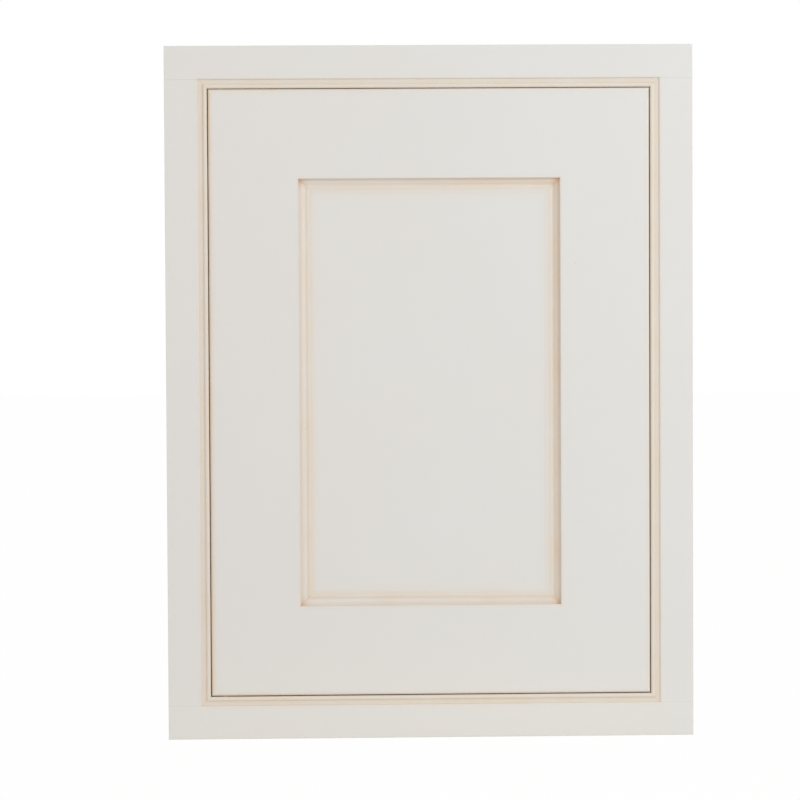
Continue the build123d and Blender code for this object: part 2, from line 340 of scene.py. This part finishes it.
    def ramp(self, tree: bpy.types.NodeTree, away: bpy.types.NodeSocket) -> bpy.types.NodeSocket:
        """Turn a distance to an amount of film, by the stops.

        Args:
            tree: The material's node tree.
            away: The distance, in metres.

        Returns:
            The amount, from 0 to 1.
        """
        start, end = self.stops[0][0], self.stops[-1][0]
        place = add_node(tree, "ShaderNodeMapRange", {
            "Value": away, "From Min": start * MM, "From Max": end * MM})
        ramp = add_node(tree, "ShaderNodeValToRGB", {"Fac": place.outputs["Result"]})
        elements = ramp.color_ramp.elements
        elements.remove(elements[1])
        elements[0].color = (self.stops[0][1],) * 3 + (1.0,)
        for distance, film in self.stops[1:]:
            elements.new((distance - start) / (end - start)).color = (film, film, film, 1.0)
        return ramp.outputs["Color"]


@dataclass(frozen=True)
class SprayedEnamel:
    """Cream oil enamel, sprayed on shaped maple, rubbed down and topped with a satin coat.

    The eye sees an even cream whose tone drifts slowly, a soft sheen, the fine orange peel
    of the spray, and a trace of the wood's grain that the film has sunk into. Painted shade:
    the cream is also mixed warmer and a little darker to the left and cooler to the right,
    for the weaker light on the left. The peel and the grain are drawn about twice as coarse
    as real ones, so that they show at the distance of the photograph. Sizes are in millimetres.
    """

    name: str
    grain: Grain = Grain.UPRIGHT
    glazes: tuple[WipedGlaze, ...] = ()
    gloss: tuple[float, float] = (0.36, 0.46)
    cream: str = "#E3E3E1"
    warm_cream: str = "#E3E0DD"
    speck: str = "#EFE6DC"
    half_width: float = 235.0
    patchiness: float = 0.3
    patch_edge: tuple[float, float] = (0.35, 0.65)
    drift_width: float = 120.0
    sheen_width: float = 45.0
    speck_spacing: float = 34.0
    speck_edge: tuple[float, float] = (0.012, 0.022)
    speck_rarity: float = 0.72
    grain_spacing: float = 1.6
    grain_length: float = 45.0
    grain_depth: float = 0.03
    grain_strength: float = 0.2
    peel_width: float = 1.4
    peel_depth: float = 0.02
    peel_strength: float = 0.25
    refraction: float = 1.5

    def make(self) -> bpy.types.Material:
        """Build the enamel.

        Returns:
            The material.
        """
        material, tree = new_material(self.name)
        place = add_node(tree, "ShaderNodeTexCoord").outputs["Object"]
        colour = self.specks(tree, place, self.tone(tree, place))
        for glaze in self.glazes:
            colour = glaze.over(tree, place, colour)
        sheen = add_node(tree, "ShaderNodeTexNoise", {
            "Vector": place, "Scale": per_mm(self.sheen_width), "Detail": 4.0})
        roughness = add_node(tree, "ShaderNodeMapRange", {
            "Value": sheen.outputs["Fac"], "From Min": NOISE_LOW, "From Max": NOISE_HIGH,
            "To Min": self.gloss[0], "To Max": self.gloss[1]})
        shader = add_node(tree, "ShaderNodeBsdfPrincipled", {
            "Base Color": colour, "Roughness": roughness.outputs["Result"],
            "IOR": self.refraction, "Normal": self.relief(tree, place)})
        add_node(tree, "ShaderNodeOutputMaterial", {"Surface": shader.outputs["BSDF"]})
        return material

    def tone(self, tree: bpy.types.NodeTree, place: bpy.types.NodeSocket) -> bpy.types.NodeSocket:
        """The cream in slow patches, and with painted shade: warmer and a little darker to the left.

        Args:
            tree: The material's node tree.
            place: Object coordinates.

        Returns:
            The paint's colour.
        """
        drift = add_node(tree, "ShaderNodeTexNoise", {
            "Vector": place, "Scale": per_mm(self.drift_width), "Detail": 3.0})
        patches = add_node(tree, "ShaderNodeMapRange", {
            "Value": drift.outputs["Fac"], "From Min": self.patch_edge[0], "From Max": self.patch_edge[1],
            "To Max": self.patchiness})
        # Painted shade: the mix leans to the warm cream towards the left, for the weaker light there
        across = add_node(tree, "ShaderNodeSeparateXYZ", {0: place})
        side = add_node(tree, "ShaderNodeMapRange", {
            "Value": across.outputs["X"], "From Min": -self.half_width * MM,
            "From Max": self.half_width * MM, "To Min": 1.0 - self.patchiness, "To Max": 0.0})
        warmth_and_painted_shade = add_node(tree, "ShaderNodeMath", {0: patches.outputs["Result"], 1: side.outputs["Result"]},
                          operation="ADD")
        paint = add_node(tree, "ShaderNodeMix", {
            FACTOR: warmth_and_painted_shade.outputs[0], COLOUR_A: linear(self.cream), COLOUR_B: linear(self.warm_cream)},
            data_type="RGBA")
        return paint.outputs[MIXED]

    def specks(self, tree: bpy.types.NodeTree, place: bpy.types.NodeSocket,
               paint: bpy.types.NodeSocket) -> bpy.types.NodeSocket:
        """Put a few faint specks of dust and glaze in the film.

        Args:
            tree: The material's node tree.
            place: Object coordinates.
            paint: The paint's colour.

        Returns:
            The colour with the specks.
        """
        cells = add_node(tree, "ShaderNodeTexVoronoi", {
            "Vector": place, "Scale": per_mm(self.speck_spacing)})
        spot = add_node(tree, "ShaderNodeMapRange", {
            "Value": cells.outputs["Distance"], "From Min": self.speck_edge[0],
            "From Max": self.speck_edge[1], "To Min": 1.0, "To Max": 0.0})
        chosen = add_node(tree, "ShaderNodeSeparateColor", {"Color": cells.outputs["Color"]})
        rare = add_node(tree, "ShaderNodeMath", {0: chosen.outputs["Red"], 1: self.speck_rarity},
                        operation="GREATER_THAN")
        amount = add_node(tree, "ShaderNodeMath", {0: spot.outputs["Result"], 1: rare.outputs[0]},
                          operation="MULTIPLY")
        marked = add_node(tree, "ShaderNodeMix", {
            FACTOR: amount.outputs[0], COLOUR_A: paint, COLOUR_B: linear(self.speck)},
            data_type="RGBA", blend_type="MULTIPLY")
        return marked.outputs[MIXED]

    def relief(self, tree: bpy.types.NodeTree, place: bpy.types.NodeSocket) -> bpy.types.NodeSocket:
        """The fine relief of the film: sunken grain under orange peel.

        Args:
            tree: The material's node tree.
            place: Object coordinates.

        Returns:
            The normal of the bumped surface.
        """
        grain = Streaks(self.grain_spacing, self.grain_length, self.grain.value, detail=3.0, distortion=0.4)
        sunken = add_node(tree, "ShaderNodeBump", {
            "Height": grain.make(tree, place), "Strength": self.grain_strength,
            "Distance": self.grain_depth * MM})
        peel = add_node(tree, "ShaderNodeTexNoise", {
            "Vector": place, "Scale": per_mm(self.peel_width), "Detail": 2.0})
        film = add_node(tree, "ShaderNodeBump", {
            "Height": peel.outputs["Fac"], "Strength": self.peel_strength,
            "Distance": self.peel_depth * MM, "Normal": sunken.outputs["Normal"]})
        return film.outputs["Normal"]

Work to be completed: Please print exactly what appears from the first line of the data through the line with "away: The distance, in metres.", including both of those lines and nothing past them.

Written response:
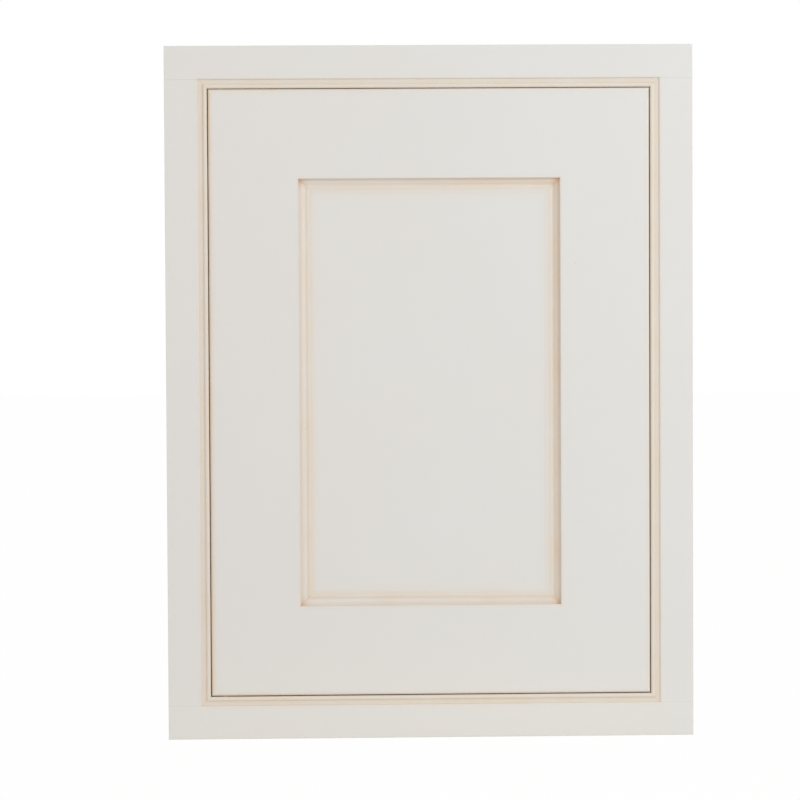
Continue the build123d and Blender code for this object: part 2, from line 340 of scene.py. This part finishes it.
    def ramp(self, tree: bpy.types.NodeTree, away: bpy.types.NodeSocket) -> bpy.types.NodeSocket:
        """Turn a distance to an amount of film, by the stops.

        Args:
            tree: The material's node tree.
            away: The distance, in metres.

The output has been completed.